Sinatra’s typewritten reply to Manie, dated February 18, 1944, was warm, almost conciliatory. Frank understood that Manie was upset. If he had told anyone that he wasn’t going to record anymore—and he didn’t quite admit that he had—“
it was in complete innocence, believe me!” If he had spoken, he had spoken impulsively, he insisted. He would never hide an opinion from Manie.
On the other hand, Frank wrote, he was genuinely distressed about having to use the vocal backgrounds. He understood record sales had been good, “but, being very much an artist rather than a financial genius or a cold businessman,” didn’t see why he had to be artistically hamstrung just because Columbia couldn’t strike a deal with the musicians. But, he said, he realized the situation was immutable, so he would stay disgruntled.
Having lodged his complaint, Frank sent along his best to Columbia president Ted Wallerstein and vice-president Goddard Lieberson, and signed—assertively, in blue fountain pen—with love and kisses.
It’s a remarkable letter: articulate and affectionate and disingenuous and blunt, all at once. And exceedingly practical. Frank was wise enough to vent his anger only indirectly at his esteemed friend the warmhearted Manie.

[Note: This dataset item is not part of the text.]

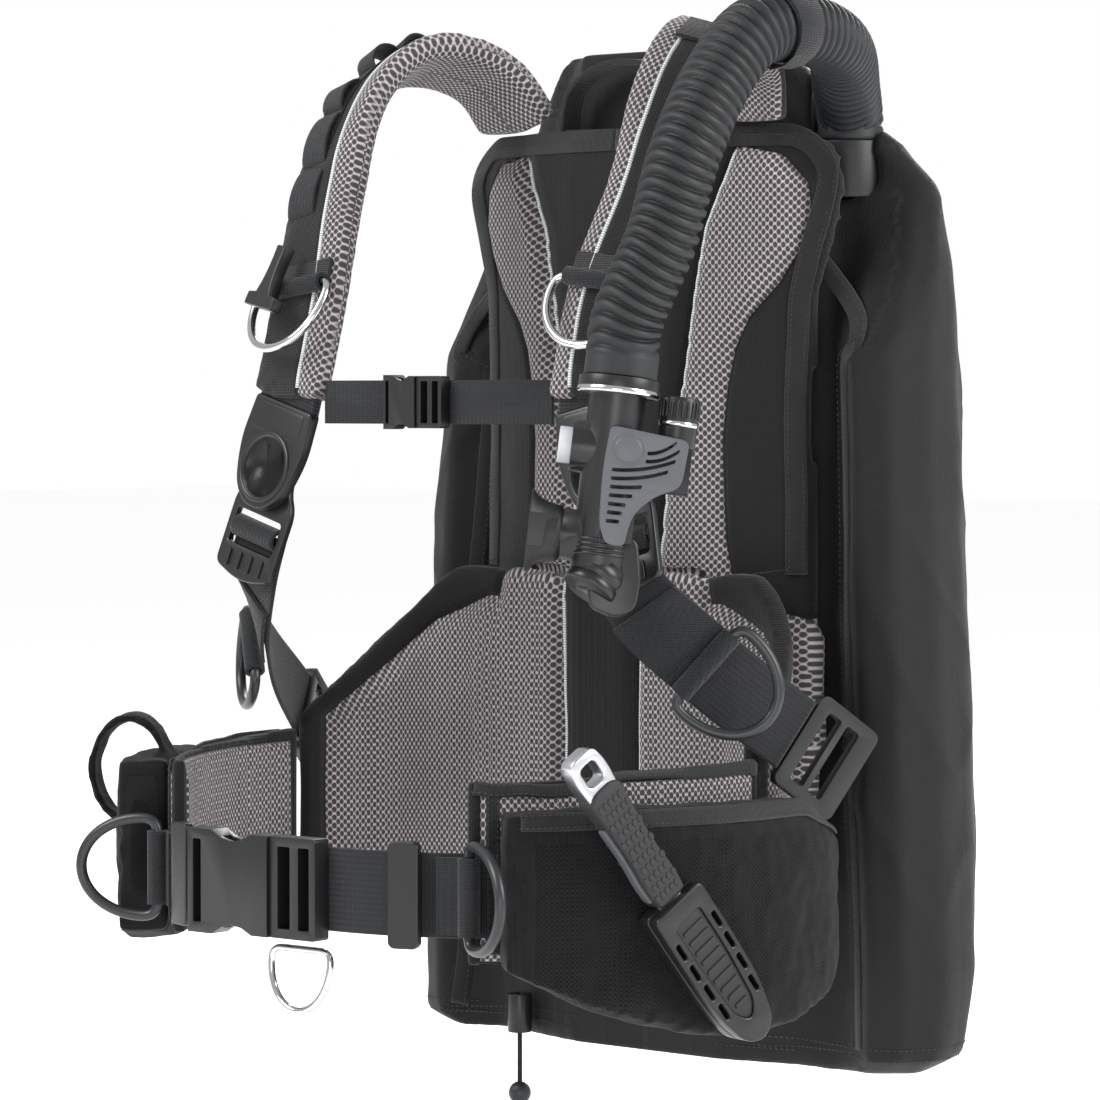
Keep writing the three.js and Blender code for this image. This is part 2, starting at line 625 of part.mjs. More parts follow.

While a truly cold businessman, the ice-blooded Wasserman, hammered away at RKO and MGM on his behalf, Sinatra traveled east to attend his son’s christening. It was a joyous occasion, but not a happy trip. First the priest gave him a hard time about naming a Jew—Manie, who else?—as little Frank’s godfather. Sinatra simply stared the watery-eyed old cleric down. Nancy was another matter.
His housebound wife, effectively a single mother, had built up a
lot of unhappiness she couldn’t express on a staticky and expensive transcontinental phone call (with God knows what starstruck operators listening in). The moment she saw her wandering husband, she let loose. Even though she knew she was on a tightrope, that they had had this baby to try to save what was left of their marriage, Nancy also knew that she was still Frank’s wife, and still Mike Barbato’s daughter. She would say whatever the hell she wanted to say. She did not intend to raise their children alone—what were his intentions?